The ever-enthusiastic Danil was very proactive in trying to
get people involved. He wasn’t even phased when three consecutive groups totally
blanked his ‘how about a game of charades then?’, and walked robotically past
us, trying not to make eye contact. Oddly, plasticine was by far and away the
most popular choice of communication. This was particularly challenging given
that the plasticine that we were working with looked as though it was from
the late Stalin era, and was almost rock-solid. Zuzana’s genius response was to
go and get a heater from the INTERRA office and use it to heat up the plasticine. In
fact, this worked too well. We ended up with a few pools of liquid plasticine,
which burned to the touch, and were about as modellable as a carton of milk.
After about half an hour, we were bored. After an hour, we
were trying to make molten-plasticine models ourselves, and after another
twenty minutes we were competing to come up with the most ridiculous ways of
attracting crowds: ‘hey you. Yes you! Do you want a free car? Please, come on
over, take a seat. So. Here’s some plasticine…’ Danil eventually resorted to
standing in people’s paths, gesturing to me and going ‘he’s English. Wanna play
our game?’, which worked dishearteningly well.

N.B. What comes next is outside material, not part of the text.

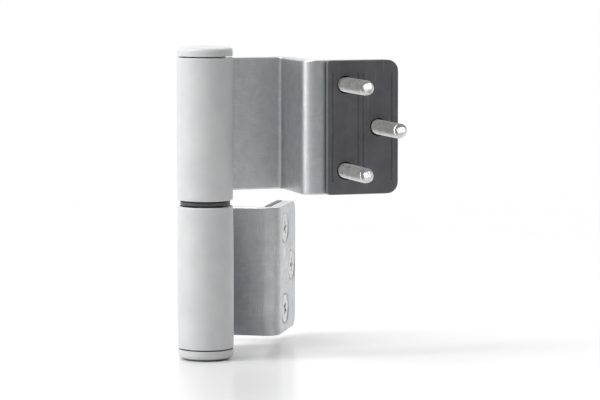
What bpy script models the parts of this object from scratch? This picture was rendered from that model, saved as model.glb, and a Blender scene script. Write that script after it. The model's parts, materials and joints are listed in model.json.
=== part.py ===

When it was finally time to pack up, Cicely arrived. Cicely is
a friend from uni, who is also studying in Novosibirsk. She’d come over
to visit Krasnoyarsk for the weekend, arriving on the night train at 6:30 in the
morning and leaving at 8:30 the following evening. She’d sleepwalked her way
around the city earlier that day, and now was somehow still awake enough to
make it to the fabled ‘museum night’. I suppose I must be desensitised to the
randomness that Krasnoyarsk life can entail, because Cicely pointed out a whole
bunch of aspects of the museum night which simply didn’t make sense, but which I’d
completely taken for granted. Every now and then we’d walk through a room and
she'd say ‘what is this? What’s it there for?’ then I’d spend the next half hour
wondering exactly why they did have recorded voices coming out of pipes in a
room with a wavy silk floor. And in case you were about to conclude that this
is more a question of modern art than of Krasnoyarsk, it might be worth noting
that Cicely’s most perplexing question was also her first one: ‘what is this
museum night? What’s it for?’ Maybe there was a reason behind this fancy evening, something that people felt
strongly enough about to come to the museum in droves, both as spectators and
as organisers of the most varied and incomprehensible ‘events’, linked only by
a shared consideration of the enigmatic theme ‘negotiators’. There were tiny
rooms where you have to sit down with your eyes closed opposite a volunteer who
will read you poetry, there were small tables where you could try your hand at
oil painting, volunteers showing guests round blindfolded, and a bunch of
people in stripey tops doing some alarming interpretative dancing which made
them look possessed. The terrible thing is that I had no response. I’d walked
through all of this when we were setting up the stand, and it never once
occurred to me to ask ‘what the heck is going on here?’ In fact, I’d been asked
off the cuff to organise an ‘event’ with the theme ‘negotiators’ for a ‘museum
night’, and my answer was just ‘sure.’ No attempt to understand what they
wanted, or why it was happening, I just rolled with it. To say that this is
akin to some sort of Russian or Krasnoyarsk mentality which is so used to the
inexplicable that it simply accepts stuff and tries to participate in its own
way would be patronising and unfair. But something about being here (perhaps
because I’ve become accustomed to those subtle differences between life in
England and in Siberia, and extended that unconscious recognition to the huge
gaping differences too), means that I’ve started taking a lot of the weird and
wacky stuff I see for granted. ‘Maybe it’s the influence of the city; maybe it’s
just the sudden change in my everyday life, but I’m sure Theo last year would
have been asking himself questions about some of these things’, I think to
myself as I wander through a corridor with stars projected onto the ceiling and
a load of well-dressed visitors sprawled across beanbags fast asleep.